Autrefois c'était le Mail, c'est-à-dire l'esplanade où les habitants se livraient à leur délassement favori, le Mail où les joueurs inoffensifs jetaient les boules et les frappaient du maillet. Et des groupes de curieux se formaient autour des partenaires pour juger de leurs coups. Les témoins se déplaçaient à la suite des adversaires, et le jeu même, quand ils ne tenaient pas à y prendre part, leur offrait jusqu'au soir ses attirantes péripéties.

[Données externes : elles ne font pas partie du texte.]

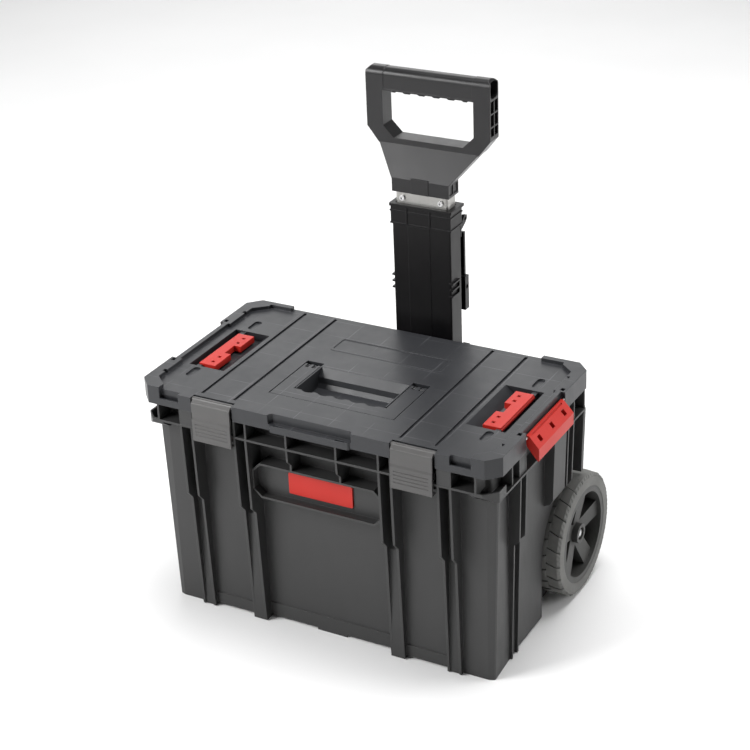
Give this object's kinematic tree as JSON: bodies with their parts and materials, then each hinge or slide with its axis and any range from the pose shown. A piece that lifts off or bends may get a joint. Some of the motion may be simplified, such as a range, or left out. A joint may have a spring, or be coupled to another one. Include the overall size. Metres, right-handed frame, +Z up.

Lorsque j'erre sous les tilleuls, lorsque mes yeux cherchent les murs revêtus de lierre, les grilles fleuries par les plantes grimpantes, les parterres ombragés par les catalpas, je remarque comme la vie moderne a répandu partout ses caprices.
  
Chaque maisonnette, chaque demeure, qu'elle ait été louée pour la saison ou qu'elle soit occupée par des habitués qui y reviennent régulièrement, a son charme et quelquefois même son mystère. Il y a là des portes qu'on dirait mollement capitonnées de verdure, des entrées de parc discrètes et où les pas sont étouffés, des bancs qui disparaissent sous des treillages, des kiosques qui se confondent avec des prolongements de charmilles. Les bosquets sont profonds et muets, et des sentiers gazonnés mènent à des réduits verdoyants où l'on se trouve perdu dans l'ombre.
  
Par moments, et à certaines heures, les maisons et les jardins s'animent, des jeunes femmes sont réunies sous une véranda. Quelques personnes s'interpellent du haut d'un balcon, des jeunes filles en robes claires se rassemblent, s'agitent avec des bonds d'oiseaux qui vont émigrer.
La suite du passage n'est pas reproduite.